Task requirements |
Restate all of the data exactly.

Available data |
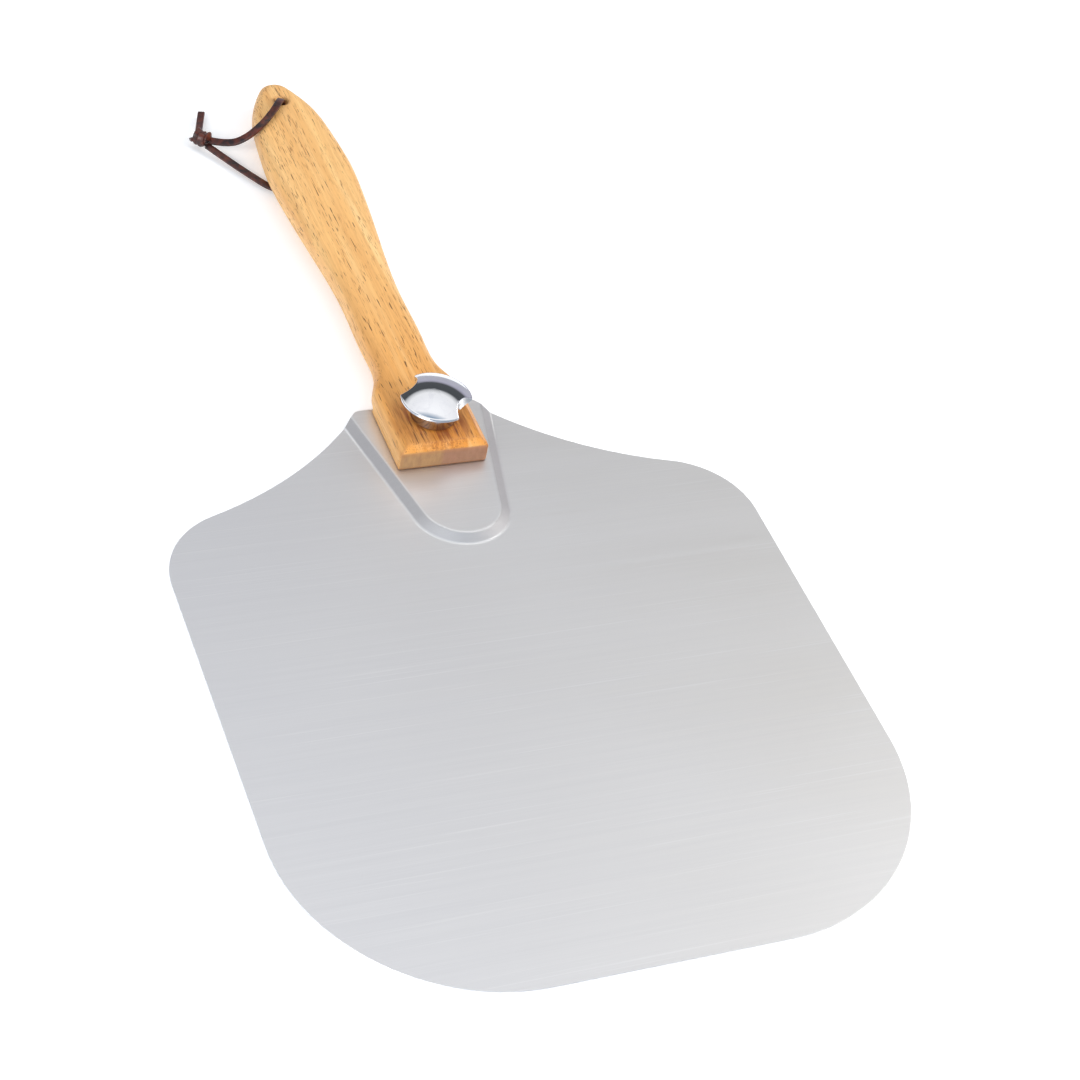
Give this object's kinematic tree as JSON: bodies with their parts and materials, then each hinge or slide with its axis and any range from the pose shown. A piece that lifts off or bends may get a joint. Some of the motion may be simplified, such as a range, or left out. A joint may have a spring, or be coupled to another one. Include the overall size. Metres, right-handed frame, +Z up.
{
  "type": "folding pizza peel",
  "caption": "Flat metal pizza peel whose wooden handle folds over the blade about a pivot clamped by a screw knob, with a hanging strap.",
  "frame": {"origin": "on the surface the peel rests on, under the middle of its length and width (the strap not counted)", "axes": "+Z up out of the blade's working face, +Y from the blade's front edge towards the handle's tip"},
  "size_m": [0.3048, 0.624, 0.036],
  "materials": {
    "blade_metal": "satin, faint brushing",
    "handle_wood": "oiled pale hardwood, fine dark pores",
    "plated_steel": "zinc plated",
    "nylon": "natural nylon",
    "brass": "turned",
    "knob_chrome": "polished",
    "strap_leather": "dark waxed lace"
  },
  "bodies": {
    "blade": {"blade": "blade_metal", "pivot_bolt": "plated_steel"},
    "handle": {"handle": "handle_wood", "pivot_sleeve": "brass", "friction_washer": "nylon", "strap_upper": "strap_leather", "strap_lower": "strap_leather", "strap_knot": "strap_leather", "strap_tail": "strap_leather"},
    "knob_carrier": {"knob_washer": "plated_steel"},
    "knob": {"knob": "knob_chrome", "knob_insert": "brass"}
  },
  "joints": [
    {"name": "handle_fold", "type": "hinge", "parent": "blade", "child": "handle", "pos_m": [0, 0.019, 0.011], "axis": [0, 0, 1], "range_deg": [-180, 180]},
    {"name": "knob_lift", "type": "slide", "parent": "blade", "child": "knob_carrier", "axis": [0, 0, 1], "range_m": [0, 0.0021]},
    {"name": "knob_turn", "type": "hinge", "parent": "knob_carrier", "child": "knob", "pos_m": [0, 0.019, 0.03], "axis": [0, 0, 1], "range_deg": [0, 720]}
  ],
  "couplings": [
    {"joint": "knob_lift", "follows": "knob_turn", "m_per_rad": 0.00015915}
  ]
}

Solution to this exercise |
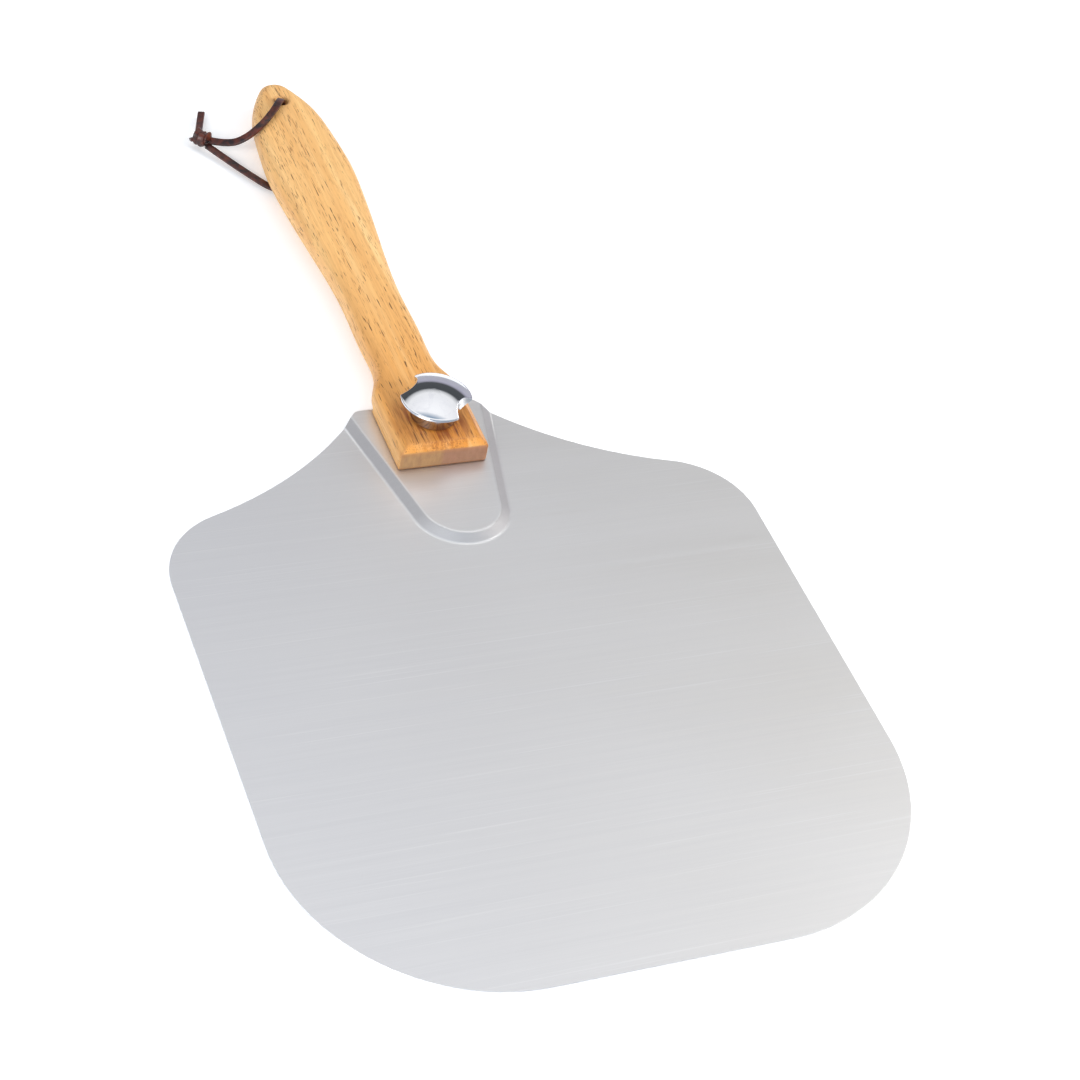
Give this object's kinematic tree as JSON: bodies with their parts and materials, then each hinge or slide with its axis and any range from the pose shown. A piece that lifts off or bends may get a joint. Some of the motion may be simplified, such as a range, or left out. A joint may have a spring, or be coupled to another one. Include the overall size. Metres, right-handed frame, +Z up.
{
  "type": "folding pizza peel",
  "caption": "Flat metal pizza peel whose wooden handle folds over the blade about a pivot clamped by a screw knob, with a hanging strap.",
  "frame": {"origin": "on the surface the peel rests on, under the middle of its length and width (the strap not counted)", "axes": "+Z up out of the blade's working face, +Y from the blade's front edge towards the handle's tip"},
  "size_m": [0.3048, 0.624, 0.036],
  "materials": {
    "blade_metal": "satin, faint brushing",
    "handle_wood": "oiled pale hardwood, fine dark pores",
    "plated_steel": "zinc plated",
    "nylon": "natural nylon",
    "brass": "turned",
    "knob_chrome": "polished",
    "strap_leather": "dark waxed lace"
  },
  "bodies": {
    "blade": {"blade": "blade_metal", "pivot_bolt": "plated_steel"},
    "handle": {"handle": "handle_wood", "pivot_sleeve": "brass", "friction_washer": "nylon", "strap_upper": "strap_leather", "strap_lower": "strap_leather", "strap_knot": "strap_leather", "strap_tail": "strap_leather"},
    "knob_carrier": {"knob_washer": "plated_steel"},
    "knob": {"knob": "knob_chrome", "knob_insert": "brass"}
  },
  "joints": [
    {"name": "handle_fold", "type": "hinge", "parent": "blade", "child": "handle", "pos_m": [0, 0.019, 0.011], "axis": [0, 0, 1], "range_deg": [-180, 180]},
    {"name": "knob_lift", "type": "slide", "parent": "blade", "child": "knob_carrier", "axis": [0, 0, 1], "range_m": [0, 0.0021]},
    {"name": "knob_turn", "type": "hinge", "parent": "knob_carrier", "child": "knob", "pos_m": [0, 0.019, 0.03], "axis": [0, 0, 1], "range_deg": [0, 720]}
  ],
  "couplings": [
    {"joint": "knob_lift", "follows": "knob_turn", "m_per_rad": 0.00015915}
  ]
}